A 1954 Wellsburg High graduate and 1958 graduate of Washington & Lee, George started as a bank examiner at the Federal Reserve Bank of Cleveland in 1966. He returned to the Ohio Valley in 1973 as a vice-president of Half Dollar Trust & Savings Bank, now United Bank. In 1981, he was elected President and CEO of Wellsburg National Bank, now WesBanco, and held that job until 1983, when he moved to Wheeling Dollar Savings & Trust Co., now WesBanco.

At WesBanco, he was a vice-president, senior vice-president and executive vice-president before being elected president and CEO in 1993. He held that role until his 2001 retirement. He also was named to the WesBanco Board of Directors in 1991 and stayed there until 2009, serving as chairman and vice chairman during that time. He also was a member of the bank’s executive loan committee until 2017.

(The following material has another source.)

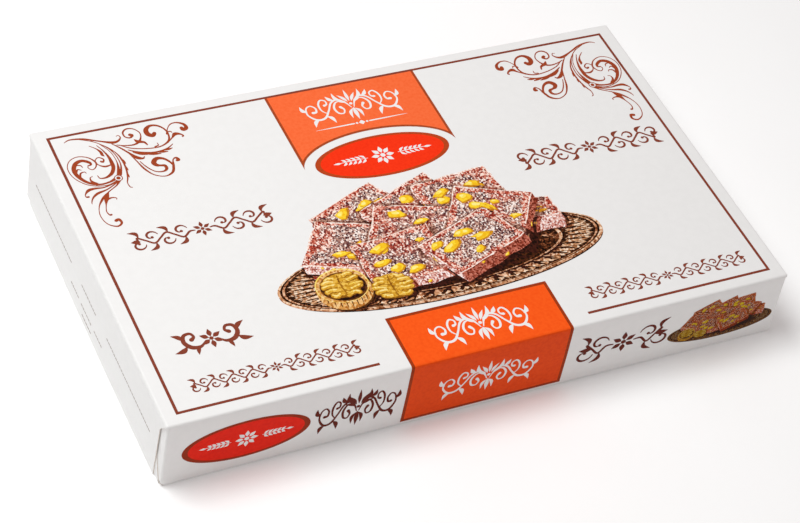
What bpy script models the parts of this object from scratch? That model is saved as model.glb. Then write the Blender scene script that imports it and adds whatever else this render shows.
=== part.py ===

George earned several accolades in his career. A longtime board member and chairman of the West Virginia Bankers Association, he was named the group’s Banker of the Year in 1998. He also was a former member of the State of West Virginia Banking & Financial Institutions Board and the Federal Reserve Bank of Cleveland’s Small Bank Advisory Council.

Attorney Jim Gardill worked with George in several ways. He was WesBanco president when Gardill was the bank’s board chairman. He was Gardill’s client. George’s son, Ned III, is a partner at Phillips, Gardill, Kaiser & Altmeyer.

Gardill said that as a strategic thinker and quick study, George was very instrumental in moving WesBanco forward as an organization.

“He could have a serious conversation, but have a good time with it,” Gardill said. “He was able to blend both humor and business to keep things light, which really helped us solve a lot of issues. He could do that at any level, face to face with a customer or in a group environment at a board meeting or a regional board.”

George was a trustee of several organizations, including Bethany College, Ohio Valley Health Services & Education Corp. and Wheeling Country Day School. He also was a former director and chairman of the Wheeling Area Chamber of Commerce and the Ohio Valley Industrial & Business Development Corporation, now known as RED.

George also loved golf and was able to play at such legendary courses as the Old Course at St. Andrews, Carnoustie in Scotland, Pebble Beach, Oakmont, Firestone. He played many rounds at The Greenbrier in White Sulphur Springs, and was a member of the Ohio Valley Seniors Golf Association and a member and former President of the Wheeling Country Club. As a member of the Williams Country Club in Weirton, he scored a pair of holes-in-one on that course’s No. 8 hole, 16 years apart.

Pell and George were part of a foursome that tried to golf at least one round a week. Pell said that, above everything, George loved golfing for the camaraderie.

George enjoyed being around people, former WesBanco Bank President and CEO Kris Molnar said, and enjoyed getting the best out of people. George hired Molnar in 1976 and the two became lifetime friends. She watched him discern what motivated the people who worked for him and used those strengths to bring out the best in them.

“I’ve redefined what a mentor means to me because of what Ned did to help me,” she said. “I look at it much differently. He set an example for me for leadership, for community support and involvement and I’ve met the objectives I’ve had in my life and that’s had to do with the input I’ve received from him.”